FERC spokesman Bryan Lee said the commission welcomed “the court’s clarification of the scope of the commission’s remedial authority” for violations of the rate rules.

State Sen. Debra Bowen, chairwoman of the Senate Energy Committee, said the idea that FERC believed it “lacked the ability to order a remedy has always seemed ridiculous to me.”

“That’s just an invitation to rip off customers and hope you don’t get caught,” Bowen, D-Marina del Rey, said. “Cheaters figure out new ways to cheat the system and FERC has to have a way to go back and provide redress for illegal behavior.”

The court decision was hailed as a victory by Gov. Arnold Schwarzenegger, who called the court’s ruling “fantastic,” and U.S. Sen. Dianne Feinstein, D-Calif. Both urged the commissioners to act quickly on California’s refund request.

California has alleged that it was the victim of widespread manipulation of both the price and supply of energy in a newly deregulated electricity market.
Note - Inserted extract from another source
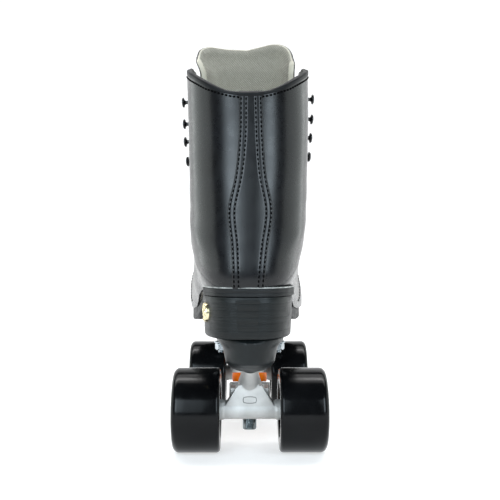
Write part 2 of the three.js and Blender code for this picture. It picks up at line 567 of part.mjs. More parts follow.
function hook(name, t, angle) {
  const at = bootPoint(t, angle, 0);
  const ahead = bootPoint(t, angle + 0.05, 0).sub(bootPoint(t, angle - 0.05, 0));
  const down = bootPoint(t + 0.05, angle, 0).sub(bootPoint(Math.max(0, t - 0.05), angle, 0));
  const out = ahead.cross(down).normalize();
  if (out.x * at.x < 0) out.negate();
  const profile = [[0, GAP], [3.7, GAP], [3.7, 1], [1.5, 1.5], [1.5, 4.2], [3.6, 5.2], [3.6, 6.2], [2, 7], [0, 7]];
  add(name, turned(profile, at, out, 8), blackMetal);
}

/** The angle round station t that lies a given distance behind its front point, on the right side. */
function angleBehindFront(t, distance) {
  const [yb, zb, yf, zf, , , widest, , frontPower] = station(t);
  const half = Math.hypot(yf - yb, zf - zb) / 2;
  const share = 1 - distance / half / (1 - widest);
  return Math.acos(-(share ** (frontPower / 2)));
}

function hooks() {
  const rows = { lateral: [0.88, 1.52, 2.11, 2.85], medial: [0.81, 1.36, 1.97, 2.65] };
  for (const [side, stations] of Object.entries(rows)) {
    stations.forEach((t, i) => {
      const angle = angleBehindFront(t, 24.5 - t);
      hook(`hook_${side}_${i + 1}`, t, side === "medial" ? angle : -angle);
    });
  }
}

function heelStud() {
  const angle = Math.PI * 0.83;
  const [x, y] = heelPoint(angle, 0.7);
  const [[xa, ya], [xb, yb]] = [heelPoint(angle - 0.05, 0.7), heelPoint(angle + 0.05, 0.7)];
  const out = new THREE.Vector3(yb - ya, xa - xb, 0).normalize();
  if (out.x > 0) out.negate();
  const profile = [[0, 0.9], [6.3, 0.9], [6.3, 1.8], [5, 2.4], [3, 2.4], [2.6, 3.2], [1.4, 3.9], [0, 3.9]];
  return turned(profile, new THREE.Vector3(x, y, 98), out, 16);
}

// ---------------------------------------------------------------- assembly
const frames = {
  rear: new THREE.Matrix4().makeTranslation(0, REAR_AXLE_Y, AXLE_Z),
  front: new THREE.Matrix4().makeTranslation(0, FRONT_AXLE_Y, AXLE_Z).multiply(new THREE.Matrix4().makeRotationZ(Math.PI)),
};
for (const [end, frame] of Object.entries(frames)) {
  truck(end, frame);
  const unturned = new THREE.Matrix4().makeTranslation(0, end === "rear" ? REAR_AXLE_Y : FRONT_AXLE_Y, AXLE_Z);
  for (const side of ["left", "right"]) wheel(end, side, unturned);
}
const boltHoles = Object.values(MOUNT_BOLTS).map(([x, y]) => solid(rod(2.5 + GAP, new THREE.Vector3(x, y, 0), Z, 60, 100.3, 12)));
add("plate", plate(Object.values(frames)), nylon);
for (const [name, place] of Object.entries(MOUNT_BOLTS)) mountBolt(name, place, name.startsWith("rear") ? 100 : 90);
toeStop();
add("outsole", cut(outsole(), boltHoles), soleRubber);
add("heel_block", cut(solid(heelBlock()), boltHoles), soleRubber);
upper();
add("tongue", tongue(), leather);
add("backstay", backstay(), leather);
add("insole", insole(), lining);
hooks();
add("heel_stud", heelStud(), brass);

export default group;
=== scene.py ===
"""The looks of a left quad roller skate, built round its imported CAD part.

Lengths are in millimetres, unless a name or a comment says otherwise."""
import json
import math

import bmesh
import bpy
import numpy as np
from mathutils import Matrix, Vector


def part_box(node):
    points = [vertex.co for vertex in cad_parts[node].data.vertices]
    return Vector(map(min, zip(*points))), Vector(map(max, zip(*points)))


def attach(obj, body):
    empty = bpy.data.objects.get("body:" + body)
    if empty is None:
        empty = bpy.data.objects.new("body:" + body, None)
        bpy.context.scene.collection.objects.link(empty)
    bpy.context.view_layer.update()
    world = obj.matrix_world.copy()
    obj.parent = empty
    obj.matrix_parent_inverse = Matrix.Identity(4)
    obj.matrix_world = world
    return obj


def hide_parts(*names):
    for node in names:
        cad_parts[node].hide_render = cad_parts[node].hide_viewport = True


MM = 0.001
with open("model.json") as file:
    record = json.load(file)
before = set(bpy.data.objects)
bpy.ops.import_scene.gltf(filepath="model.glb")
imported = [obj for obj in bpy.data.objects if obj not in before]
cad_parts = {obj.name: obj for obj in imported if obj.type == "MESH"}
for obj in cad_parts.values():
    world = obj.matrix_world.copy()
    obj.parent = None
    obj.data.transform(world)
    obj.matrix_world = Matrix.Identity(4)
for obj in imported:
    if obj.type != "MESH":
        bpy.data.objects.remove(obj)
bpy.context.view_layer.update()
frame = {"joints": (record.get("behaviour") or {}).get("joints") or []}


def box_mm(node):
    low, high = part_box(node)
    return np.array(low) / MM, np.array(high) / MM


def centre_mm(node):
    low, high = box_mm(node)
    return (low + high) / 2


REAR_AXLE_Y = float(centre_mm("axle_rear")[1])
FRONT_AXLE_Y = float(centre_mm("axle_front")[1])
AXLE_Z = float(centre_mm("axle_rear")[2])
ORIGIN = (0, 0, 0)
X_AXIS = (1, 0, 0)
UP = (0, 0, 1)
PLATE_TOP = float(box_mm("plate")[1][2])
HEEL_TOP = float(box_mm("outsole")[1][2])
SOLE_BASE = float(box_mm("outsole")[0][2])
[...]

As prices soared, the state faced energy shortages and rolling blackouts. The crisis cost the state billions of dollars and disrupted energy markets across the West.

FERC capped wholesale power prices and instituted other changes in June 2001 that brought a quick end to the crisis. But by then, the state’s largest utility had filed bankruptcy and two others had billions in debts. The state of California also rang up billions in debts after it stepped in to help the utilities buy power for their customers.

The agency ordered energy companies to refund $3.3 billion, but California wants the federal regulators to order more refunds from the companies, which include several subsidiaries of Enron Corp. and Mirant Corp. The companies have denied wrongdoing.

Mirant and Enron have declared bankruptcy, which complicates the collection of any refunds.

“How much of the that total we would be able to recover, we don’t know. But I would expect that most of the companies are in good financial condition,” said Ken Alex, the attorney leading the attorney general’s energy task force.

The case is California v. FERC, 02-73093.